Desde a reta final da campanha presidencial em 2018, lideranças da UDV que apoiavam o então candidato Jair Bolsonaro começaram uma campanha política dentro do grupo. Parte da direção aderiu à onda e o discurso antiambientalista, armamentista e de ódio passou a reger muitas das sessões dos núcleos espalhados pelo Brasil inteiro.

Na época, um áudio expressando apoio a Bolsonaro foi disparado por um dos mais antigos líderes do centro religioso, Raimundo Monteiro de Souza. A mensagem, alinhada ao discurso do ex-presidente, falava de uma grave crise moral no país.

Souza defendia a família como “célula mater da sociedade”, se opunha a gays e “movimentos que degradem a moral”, atacava direitos de bandidos, chamava de “intromissão do maligno e do governo” supostas “cartilhas para crianças defendendo a libertinagem” e posicionava-se contra aborto e “ideologia de gênero”. 

O áudio encerrava criticando o desarmamento, que colocaria em risco os cidadãos de bem, e pedindo votos para o então candidato. A mensagem provocou uma celeuma na UDV. A polarização política dividiu seus seguidores e persiste até hoje. 

Líderes da UDV também participaram das manifestações golpistas contra o Estado Democrático de Direito, que começaram na noite de 30 de outubro de 2022 e culminaram com a depredação das sedes dos Três Poderes em 8 de janeiro de 2023, em Brasília – participação reportada nas redes da Psicodelicamente.

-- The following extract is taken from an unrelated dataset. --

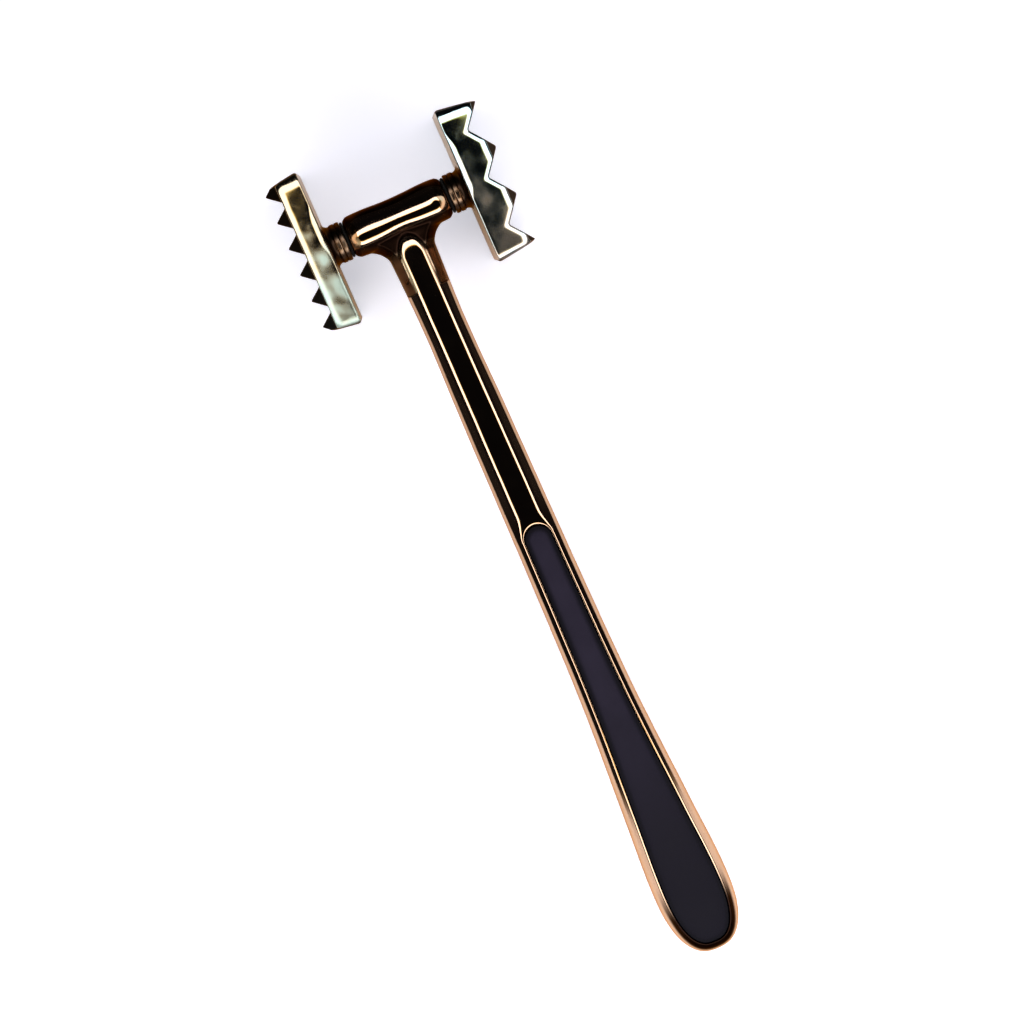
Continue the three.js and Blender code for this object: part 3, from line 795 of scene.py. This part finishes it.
def faded_by(tree, point_attribute, source, output, end):
    """A mix that goes from a node's output to an end value, as a point attribute goes from 0 to 1."""
    mix = add_node(tree, "Mix", {"B": end}, data_type="FLOAT" if isinstance(end, float) else "RGBA")
    amount = add_node(tree, "Attribute", attribute_name=point_attribute)
    link(tree, (amount, "Fac", mix, "Factor"), (source, output, mix, "A"))
    return mix


def dented_by(tree, shader, noise, strength, depth):
    """The shader's surface dented by a noise."""
    bump = add_node(tree, "Bump", {"Strength": strength, "Distance": depth})
    link(tree,
         (noise, "Fac", bump, "Height"),
         (bump, "Normal", shader, "Normal"))


def plated_metal(name, colours, roughness, seed, painted_reflection_shift=(0.0, 0.0)):
    """Polished dark bronze plating: a warm mirror with a faint mottle and a ripple in the polish.

    Colours and roughness are the two ends of the mottle: on the handle and rings a random tone of the
    plating, on the plates a painted reflection of a room. The painted reflection shift is added to the noise
    at the near and at the far end of the head, so that a plate's painted reflection runs from one colour
    towards the other. The point attribute rubbed, 0 to 1, gives the plating the handle's bronze, and the
    attribute shade turns it to a dark, dull painted shade.
    """
    material, tree, shader = node_material(name)
    shader.inputs["Metallic"].default_value = 1.0
    shader.inputs["Specular Tint"].default_value = (*grazing_tint, 1)
    mottle_and_painted_reflection = object_noise(tree, cloud_scale, cloud_detail, noise_dimensions="4D")
    mottle_and_painted_reflection.inputs["W"].default_value = seed
    mottle_and_painted_reflection.inputs["Roughness"].default_value = cloud_roughness
    place = add_node(tree, "SeparateXYZ")
    reflection_shift_along_head = add_node(tree, "MapRange", {
        "From Min": HEAD_Y - plate_half_length * MM, "From Max": HEAD_Y + plate_half_length * MM,
        "To Min": painted_reflection_shift[0], "To Max": painted_reflection_shift[1]})
    mottle_plus_reflection_shift = add_node(tree, "Math", operation="ADD")
    tint = add_ramp(tree, *zip(mottle_and_reflection_span, colours))
    rough = add_node(tree, "MapRange", {
        "From Min": cloud_gloss_span[0], "From Max": cloud_gloss_span[1],
        "To Min": roughness[0], "To Max": roughness[1]})
    link(tree,
         (add_node(tree, "TexCoord"), "Object", place, "Vector"),
         (place, "Y", reflection_shift_along_head, "Value"),
         (mottle_and_painted_reflection, "Fac", mottle_plus_reflection_shift, 0),
         (reflection_shift_along_head, "Result", mottle_plus_reflection_shift, 1),
         (mottle_plus_reflection_shift, 0, tint, "Fac"),
         (mottle_plus_reflection_shift, 0, rough, "Value"))
    warm = faded_by(tree, "rubbed", tint, "Color", (*bronze, 1))
    darkened = faded_by(tree, "shade", warm, "Result", (*painted_shade_colour, 1))
    dulled = faded_by(tree, "shade", rough, "Result", dark_roughness)
    link(tree, (darkened, "Result", shader, "Base Color"), (dulled, "Result", shader, "Roughness"))
    dented_by(tree, shader, object_noise(tree, ripple_scale), ripple_strength, ripple_depth)
    return material


handle_metal = plated_metal("handle_plating", (bronze, worn_bronze), (0.05, 0.09), 1.0)
# Painted shade on the casting, with the recess's wall and floor fully dark
casting_painted_shade = [np.maximum(painted_casting_shade(sheet), recess) for sheet, recess in zip(cast_sheets, recess_painted_shade * 4)]
closed_piece("cast_handle", [cast_waves(sheet) for sheet in cast_sheets], handle_metal,
             "handle_casting", "dark_plated_metal", shade=casting_painted_shade)

# Grip inlays
# A moulded rubber inlay fills the recess in each face of the grip, slightly crowned and matte,
# with a hairline gap to the recess's wall.
pad_inset = 3.22
pad_under = 1.5
pad_edge_drop = 0.45
pad_edge_radius = 0.45
pad_edge_steps, pad_crown_steps = 7, 17
pad_crown = 1.0
pad_crown_power = 2.6
pad_edge_shade_reach = 0.45
palm_painted_shade = 0.80
palm_painted_shade_change = (130.0, 225.0)

rubber_clear = (0.3, (0.0110, 0.0088, 0.0185))
rubber_bloom = (0.75, (0.0155, 0.0126, 0.0250))
# Colour of the inlay's painted shade
rubber_painted_shade_colour = (0.002, 0.0018, 0.004)
rubber_roughness = (0.55, 0.75)
bloom_scale, bloom_detail = 90.0, 4.0
grain_scale, grain_detail, grain_strength, grain_depth = 2600.0, 3.0, 0.35, 0.00006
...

Família do cantor cobra resposta da UDV

A Psicodelicamente teve acesso a uma carta assinada por Célio Lessa, pai do cantor, e integrante da UDV. No texto ele cita o descumprimento de regras internas do centro religioso e cobra uma resposta efetiva para o caso envolvendo seu filho.

“Considero uma atitude inadmissível de ser tolerada no âmbito do  Centro e que além de constituir uma afronta e um desrespeito não só ao  irmão, mas a toda a família e amigos, é totalmente contrária aos princípios da UDV, suas leis e passível de ferir as leis do país”, escreve Célio na carta. 

O cantor destaca que, como uma instituição religiosa que tem como lema ‘luz, paz e amor’, a UDV não pode tolerar, principalmente dos seus dirigentes, uma postura de deboche e de desrespeito. “O que nós estamos exigindo é só isso, respeito.”